=== Challenge ===
Your task is to restate the data word for word.

=== Information provided ===
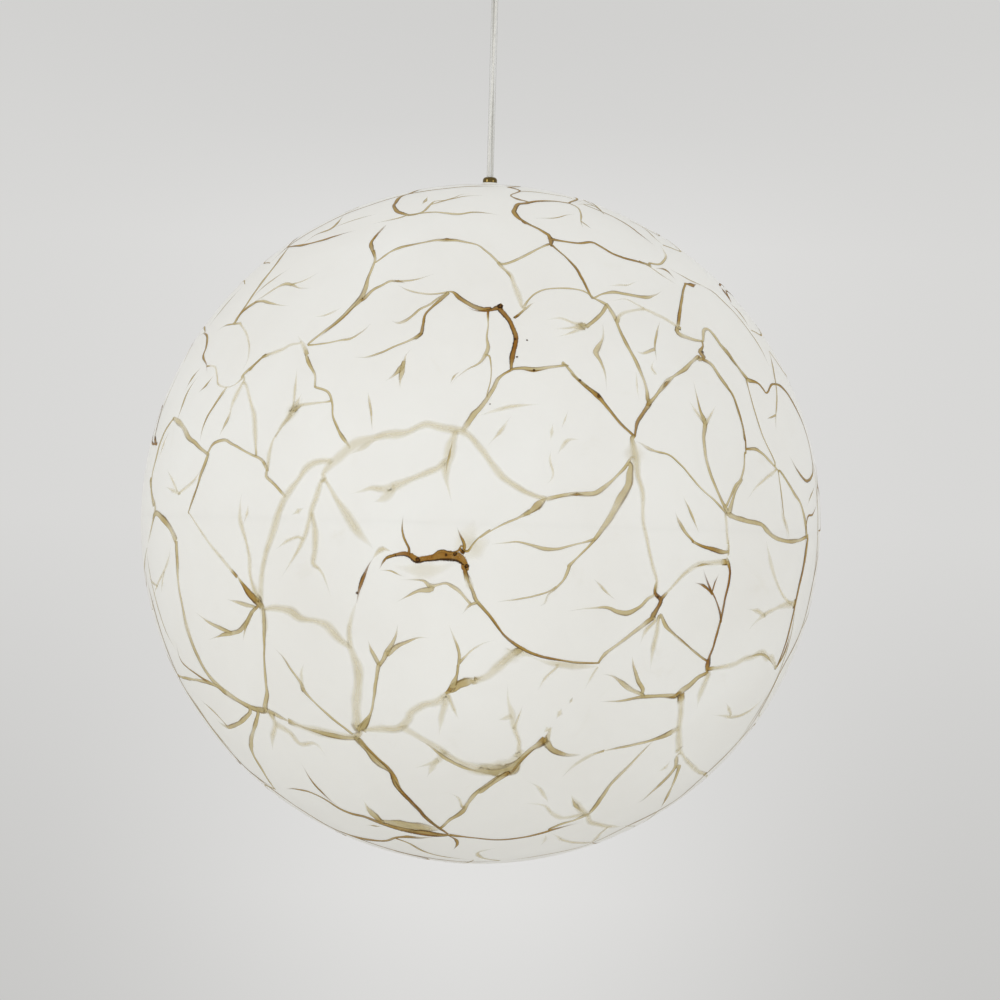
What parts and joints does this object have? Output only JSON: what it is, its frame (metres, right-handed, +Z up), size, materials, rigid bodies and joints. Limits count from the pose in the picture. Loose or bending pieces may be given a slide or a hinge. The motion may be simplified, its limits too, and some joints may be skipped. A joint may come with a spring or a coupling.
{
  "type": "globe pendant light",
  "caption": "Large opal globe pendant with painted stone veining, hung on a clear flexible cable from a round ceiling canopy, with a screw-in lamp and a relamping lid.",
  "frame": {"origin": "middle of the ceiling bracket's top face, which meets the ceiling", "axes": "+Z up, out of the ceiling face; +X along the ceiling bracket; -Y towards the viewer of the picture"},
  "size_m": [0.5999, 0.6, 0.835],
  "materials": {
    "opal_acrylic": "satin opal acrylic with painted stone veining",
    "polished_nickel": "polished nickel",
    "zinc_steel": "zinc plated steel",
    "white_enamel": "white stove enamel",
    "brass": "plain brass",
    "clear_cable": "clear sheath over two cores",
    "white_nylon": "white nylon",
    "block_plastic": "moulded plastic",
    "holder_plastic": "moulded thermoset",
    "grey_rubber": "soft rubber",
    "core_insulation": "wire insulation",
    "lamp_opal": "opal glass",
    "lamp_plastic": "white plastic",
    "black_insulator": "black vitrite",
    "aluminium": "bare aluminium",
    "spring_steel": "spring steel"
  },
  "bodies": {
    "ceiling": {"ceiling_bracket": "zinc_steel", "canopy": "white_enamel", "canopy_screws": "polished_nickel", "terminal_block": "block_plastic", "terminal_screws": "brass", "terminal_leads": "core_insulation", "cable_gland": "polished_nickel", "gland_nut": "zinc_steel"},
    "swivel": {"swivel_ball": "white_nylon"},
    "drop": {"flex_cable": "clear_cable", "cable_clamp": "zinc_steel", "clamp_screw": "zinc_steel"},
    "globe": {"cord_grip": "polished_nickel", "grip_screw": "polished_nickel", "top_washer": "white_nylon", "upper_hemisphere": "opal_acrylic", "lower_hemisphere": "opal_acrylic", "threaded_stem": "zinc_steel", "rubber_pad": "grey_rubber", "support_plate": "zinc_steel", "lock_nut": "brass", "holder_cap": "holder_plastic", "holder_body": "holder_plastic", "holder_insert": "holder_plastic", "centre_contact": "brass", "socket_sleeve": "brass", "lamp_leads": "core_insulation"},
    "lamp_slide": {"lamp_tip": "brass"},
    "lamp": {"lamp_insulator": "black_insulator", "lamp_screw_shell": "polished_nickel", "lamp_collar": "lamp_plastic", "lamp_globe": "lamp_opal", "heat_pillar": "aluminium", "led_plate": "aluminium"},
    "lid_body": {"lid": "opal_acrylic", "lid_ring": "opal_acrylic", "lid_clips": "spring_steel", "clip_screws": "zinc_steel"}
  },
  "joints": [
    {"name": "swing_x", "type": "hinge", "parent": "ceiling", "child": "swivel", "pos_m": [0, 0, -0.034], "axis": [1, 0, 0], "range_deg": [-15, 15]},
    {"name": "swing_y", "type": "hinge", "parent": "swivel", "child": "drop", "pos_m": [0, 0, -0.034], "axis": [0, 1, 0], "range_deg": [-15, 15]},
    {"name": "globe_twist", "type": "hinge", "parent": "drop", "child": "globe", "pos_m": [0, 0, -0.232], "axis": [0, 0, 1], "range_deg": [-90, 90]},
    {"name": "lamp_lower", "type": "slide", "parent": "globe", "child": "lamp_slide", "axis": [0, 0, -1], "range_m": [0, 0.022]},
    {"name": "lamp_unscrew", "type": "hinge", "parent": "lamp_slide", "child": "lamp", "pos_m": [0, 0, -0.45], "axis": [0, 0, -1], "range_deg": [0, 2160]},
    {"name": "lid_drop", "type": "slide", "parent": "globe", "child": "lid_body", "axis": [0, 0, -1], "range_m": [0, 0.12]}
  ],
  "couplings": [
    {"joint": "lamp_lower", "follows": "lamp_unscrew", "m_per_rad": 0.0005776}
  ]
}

=== Complete response ===
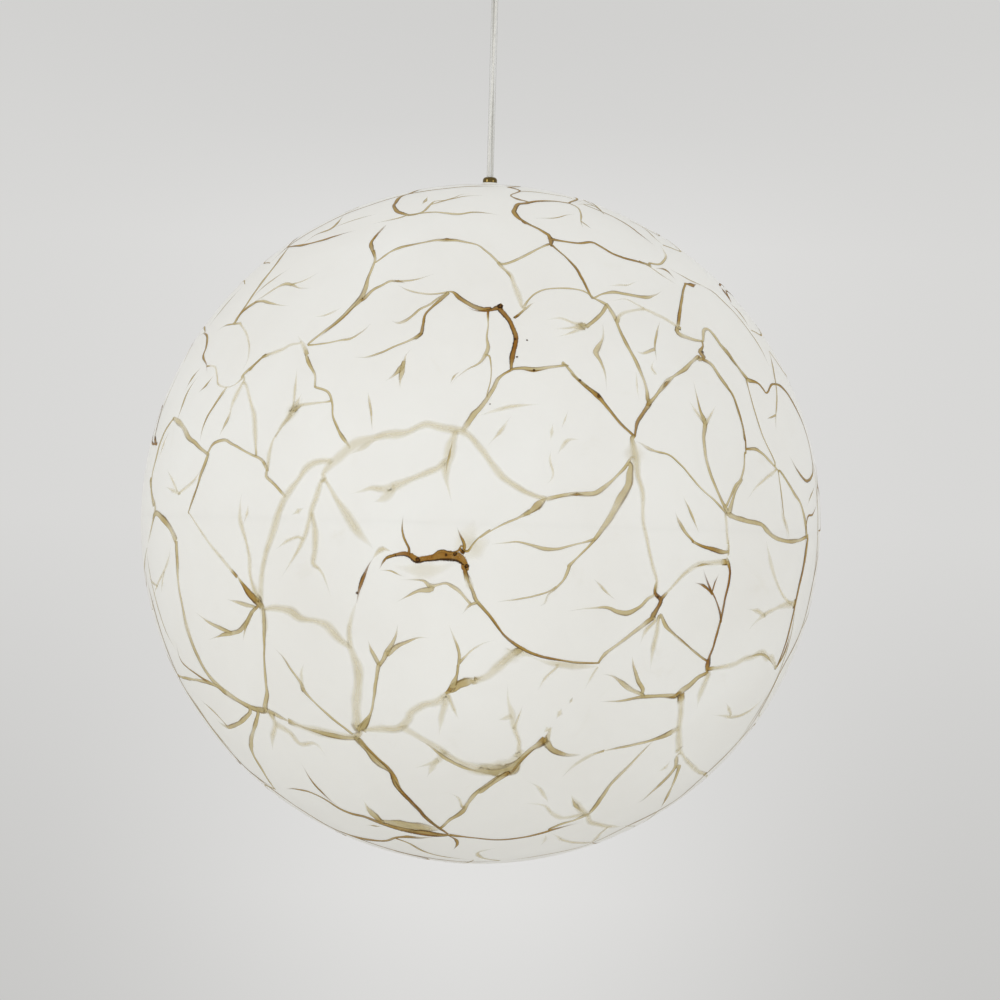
What parts and joints does this object have? Output only JSON: what it is, its frame (metres, right-handed, +Z up), size, materials, rigid bodies and joints. Limits count from the pose in the picture. Loose or bending pieces may be given a slide or a hinge. The motion may be simplified, its limits too, and some joints may be skipped. A joint may come with a spring or a coupling.
{
  "type": "globe pendant light",
  "caption": "Large opal globe pendant with painted stone veining, hung on a clear flexible cable from a round ceiling canopy, with a screw-in lamp and a relamping lid.",
  "frame": {"origin": "middle of the ceiling bracket's top face, which meets the ceiling", "axes": "+Z up, out of the ceiling face; +X along the ceiling bracket; -Y towards the viewer of the picture"},
  "size_m": [0.5999, 0.6, 0.835],
  "materials": {
    "opal_acrylic": "satin opal acrylic with painted stone veining",
    "polished_nickel": "polished nickel",
    "zinc_steel": "zinc plated steel",
    "white_enamel": "white stove enamel",
    "brass": "plain brass",
    "clear_cable": "clear sheath over two cores",
    "white_nylon": "white nylon",
    "block_plastic": "moulded plastic",
    "holder_plastic": "moulded thermoset",
    "grey_rubber": "soft rubber",
    "core_insulation": "wire insulation",
    "lamp_opal": "opal glass",
    "lamp_plastic": "white plastic",
    "black_insulator": "black vitrite",
    "aluminium": "bare aluminium",
    "spring_steel": "spring steel"
  },
  "bodies": {
    "ceiling": {"ceiling_bracket": "zinc_steel", "canopy": "white_enamel", "canopy_screws": "polished_nickel", "terminal_block": "block_plastic", "terminal_screws": "brass", "terminal_leads": "core_insulation", "cable_gland": "polished_nickel", "gland_nut": "zinc_steel"},
    "swivel": {"swivel_ball": "white_nylon"},
    "drop": {"flex_cable": "clear_cable", "cable_clamp": "zinc_steel", "clamp_screw": "zinc_steel"},
    "globe": {"cord_grip": "polished_nickel", "grip_screw": "polished_nickel", "top_washer": "white_nylon", "upper_hemisphere": "opal_acrylic", "lower_hemisphere": "opal_acrylic", "threaded_stem": "zinc_steel", "rubber_pad": "grey_rubber", "support_plate": "zinc_steel", "lock_nut": "brass", "holder_cap": "holder_plastic", "holder_body": "holder_plastic", "holder_insert": "holder_plastic", "centre_contact": "brass", "socket_sleeve": "brass", "lamp_leads": "core_insulation"},
    "lamp_slide": {"lamp_tip": "brass"},
    "lamp": {"lamp_insulator": "black_insulator", "lamp_screw_shell": "polished_nickel", "lamp_collar": "lamp_plastic", "lamp_globe": "lamp_opal", "heat_pillar": "aluminium", "led_plate": "aluminium"},
    "lid_body": {"lid": "opal_acrylic", "lid_ring": "opal_acrylic", "lid_clips": "spring_steel", "clip_screws": "zinc_steel"}
  },
  "joints": [
    {"name": "swing_x", "type": "hinge", "parent": "ceiling", "child": "swivel", "pos_m": [0, 0, -0.034], "axis": [1, 0, 0], "range_deg": [-15, 15]},
    {"name": "swing_y", "type": "hinge", "parent": "swivel", "child": "drop", "pos_m": [0, 0, -0.034], "axis": [0, 1, 0], "range_deg": [-15, 15]},
    {"name": "globe_twist", "type": "hinge", "parent": "drop", "child": "globe", "pos_m": [0, 0, -0.232], "axis": [0, 0, 1], "range_deg": [-90, 90]},
    {"name": "lamp_lower", "type": "slide", "parent": "globe", "child": "lamp_slide", "axis": [0, 0, -1], "range_m": [0, 0.022]},
    {"name": "lamp_unscrew", "type": "hinge", "parent": "lamp_slide", "child": "lamp", "pos_m": [0, 0, -0.45], "axis": [0, 0, -1], "range_deg": [0, 2160]},
    {"name": "lid_drop", "type": "slide", "parent": "globe", "child": "lid_body", "axis": [0, 0, -1], "range_m": [0, 0.12]}
  ],
  "couplings": [
    {"joint": "lamp_lower", "follows": "lamp_unscrew", "m_per_rad": 0.0005776}
  ]
}